Key Legal Doctrines: Specialty and the Political Offense Exception
Two critical doctrines shape how extradition is carried out and limited. The first is the specialty doctrine (or rule of specialty). This principle stipulates that a person who has been extradited may only be tried or punished by the requesting state for the specific offenses for which extradition was granted. It protects individuals from being surrendered for a minor charge only to face prosecution for a more serious, politically sensitive offense once in the requesting country. It is a fundamental safeguard of trust between states.
The second is the political offense exception. This is a common treaty provision that allows the requested state to refuse extradition if the crime in question is deemed a "political offense." The rationale is to protect individuals from persecution for their political beliefs or acts against a tyrannical regime. However, defining what constitutes a political offense is highly contentious. Most modern treaties explicitly exclude violent acts like terrorism, assassination, and genocide from this exception, narrowing its application to non-violent political dissent.
The Role of Human Rights and Refusal Grounds
Human rights considerations play an increasingly decisive role in extradition proceedings. Even if a treaty exists and dual criminality is met, a requested state may refuse surrender if it believes the individual faces a flagrant denial of justice. Common human rights grounds for refusal include the risk of torture or inhuman/degrading treatment, the possibility of an unfair trial, or, in many countries, the risk of facing the death penalty. Judges in the requested state often conduct hearings to assess these risks, transforming extradition from a purely diplomatic act into a rigorous judicial process that upholds international human rights standards.
Other standard refusal grounds include cases where the individual is a national of the requested state (as some countries constitutionally forbid extraditing their own citizens) or where the statute of limitations for the crime has expired.
Complementary Mechanisms: Mutual Legal Assistance
While extradition deals with the physical surrender of persons, Mutual Legal Assistance Treaties (MLATs) are the workhorses of day-to-day international criminal cooperation. MLATs are agreements for states to assist each other in gathering and exchanging evidence and information for investigations and prosecutions. This can include taking witness testimony, serving judicial documents, executing searches and seizures, and freezing assets. MLATs operate through formal diplomatic or central authority channels, providing a legal framework for cooperation that respects the sovereignty and legal procedures of both states. They are often used in tandem with extradition proceedings to build the case needed for a successful surrender request.
Common Pitfalls
- Confusing Extradition with Deportation: A common error is equating extradition with simple deportation or removal. Extradition is a formal, treaty-based judicial process with specific protections like dual criminality and specialty. Deportation is an administrative immigration action where a state removes a non-citizen for violating immigration laws, often with fewer procedural safeguards and no requirement of criminality in another country.
- Assuming Treaties Are Mandatory: States are not generally obligated to extradite in the absence of a treaty. While some countries have domestic laws allowing for extradition without a treaty (based on reciprocity), the process is overwhelmingly treaty-dependent. Assuming automatic obligation can lead to significant strategic miscalculations in international cases.
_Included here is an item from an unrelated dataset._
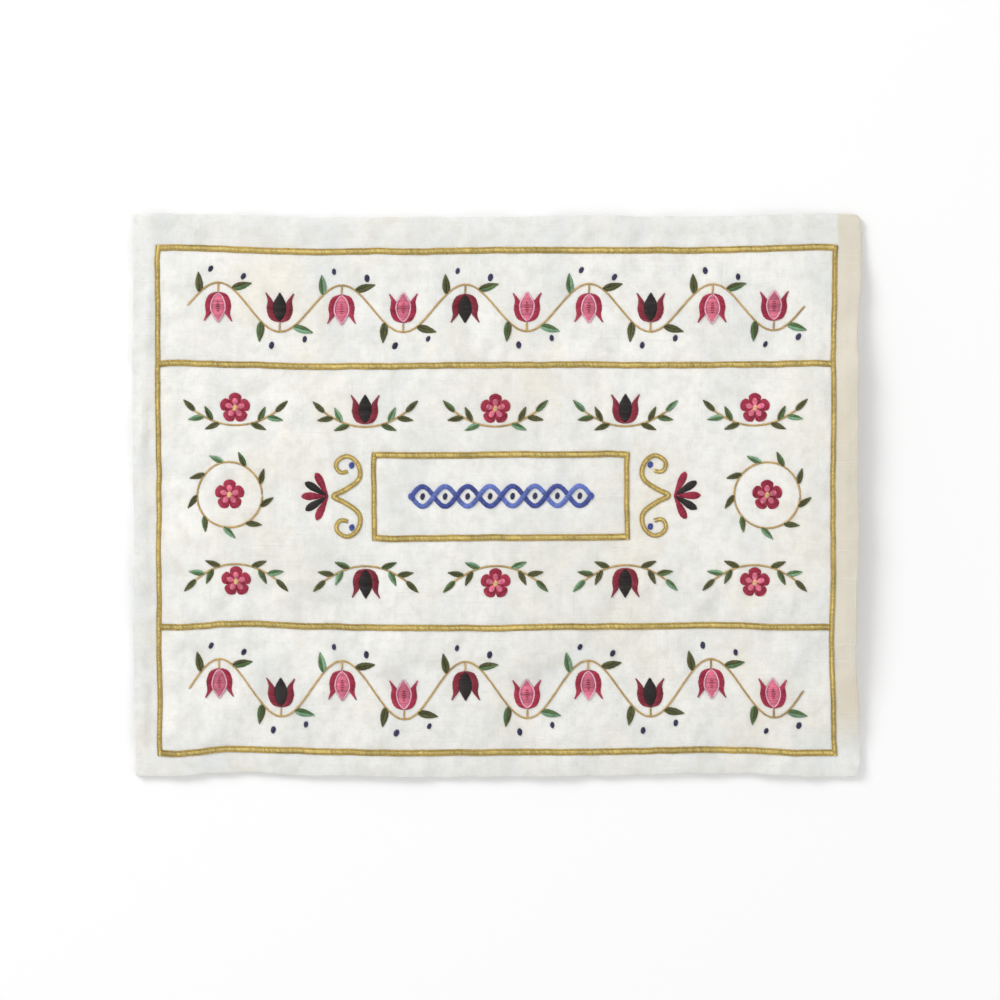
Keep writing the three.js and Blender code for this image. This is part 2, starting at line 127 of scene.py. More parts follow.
class PatternSettings(PropertyGroup):
    """The places and sizes of the embroidery on the flat cloth."""

    gold_line: length("Gold line", "Width of the gold lines", 2.6)
    upright_share: share("Upright share", "Width of the upright gold lines against the level ones", 0.74)
    gold_wander: length("Gold wander", "How far a gold line strays from its course", 0.35)
    side_margin: length("Side margin", "From the side of the cover to the border", 11.2)
    top_margin: length("Top margin", "From the top of the cover to the border", 15.05)
    bottom_margin: length("Bottom margin", "From the bottom of the cover to the border", 10.7)
    upper_band: length("Upper band", "Height of the upper band", 51.2)
    lower_band: length("Lower band", "Height of the lower band", 55.5)
    cartouche_width: length("Cartouche width", "Width of the frame in the middle", 111.4)
    cartouche_height: length("Cartouche height", "Height of the frame in the middle", 36.3)
    cartouche_x: length("Cartouche offset", "How far the frame lies right of the middle", 2.5)
    piece_gap: length("Piece gap", "Clear cloth between neighbouring pieces", 0.6)
    plait_margin: length("Plait margin", "From the frame's ends to the plait", 16)
    plait_height: length("Plait height", "Height of the plait", 11)
    plait_strand: length("Plait strand", "Width of one strand of the plait", 2.2)
    plait_crossings: IntProperty(name="Plait crossings", description="Half waves of each strand", default=8)
    tulip_width: length("Tulip width", "Width of a tulip", 12.5)
    tulip_height: length("Tulip height", "Height of a tulip", 13.5)
    rosette_radius: length("Rosette radius", "Radius of a rosette", 6.6)
    stem_width: length("Stem width", "Width of stems and twigs", 1.2)
    leaf_length: length("Leaf length", "Length of a vine leaf", 9)
    leaf_width: length("Leaf width", "Width of a vine leaf", 3.4)
    small_leaf_length: length("Small leaf length", "Length of a leaf on a twig", 7)
    small_leaf_width: length("Small leaf width", "Width of a leaf on a twig", 2.5)
    vine_end_margin: length("Vine end margin", "From the border to the ends of a vine", 13)
    vine_side_margin: length("Vine side margin", "From a gold line to the crests of a vine", 15)
    vine_half_waves: IntProperty(name="Vine half waves", description="Half waves of a vine", default=10)
    pedicel: length("Pedicel", "Length of a flower's own stalk", 3.6)
    sprays_in_row: IntProperty(name="Sprays in a row", description="Sprays above the frame", default=5)
    spray_end_margin: length("Spray end margin", "From the border to the row of sprays", 6)
    spray_gap: length("Spray gap", "Clear cloth between two sprays", 6)
    spray_sag: length("Spray sag", "How deep a twig is bowed", 7)
    wreath_radius: length("Wreath radius", "Radius of a wreath's ring", 14.5)
    wreath_leaves: IntProperty(name="Wreath leaves", description="Leaves round a wreath", default=9)
    scroll_standoff: length("Scroll standoff", "From the frame to a scroll", 5)
    scroll_width: length("Scroll width", "Width of a scroll's line", 2)
    scroll_height: length("Scroll height", "Height of a scroll", 37)
    scroll_depth: length("Scroll depth", "Depth of a scroll", 14)
    petal_length: length("Petal length", "Length of a palmette's petal", 11.5)
    petal_width: length("Petal width", "Width of a palmette's petal", 3.6)
    dot: length("Dot", "Width of a dot of thread", 2.2)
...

- Overlooking the "Rule of Specialty" in Case Strategy: Defense lawyers and prosecutors sometimes fail to fully leverage the specialty doctrine. For the defense, it is a shield against expanded prosecution. For the requesting state, it requires precise, careful drafting of the extradition request to ensure all desired charges are included from the outset.
- Underestimating Human Rights Bars: Treating extradition as a purely diplomatic or legalistic exercise is a major pitfall. Courts now deeply scrutinize prison conditions, judicial independence, and potential for discriminatory treatment in the requesting state. A strong legal case can still be defeated by compelling evidence of a human rights risk.
Summary
- Extradition is the formal, treaty-based process for surrendering individuals between states for criminal prosecution or punishment, serving as a cornerstone of international justice.
- The principle of dual criminality requires the alleged act to be a crime in both the requesting and requested states, while the political offense exception can block surrender for purely political crimes, though its scope is narrow.
- The specialty doctrine ensures extradited individuals are only tried for the offenses listed in the extradition request, protecting the integrity of the process.
- Modern extradition is heavily influenced by human rights considerations, with courts able to refuse surrender if there is a risk of torture, unfair trial, or the death penalty.
- Mutual Legal Assistance Treaties (MLATs) complement extradition by providing a framework for cross-border evidence gathering, which is essential for building the cases that lead to extradition requests.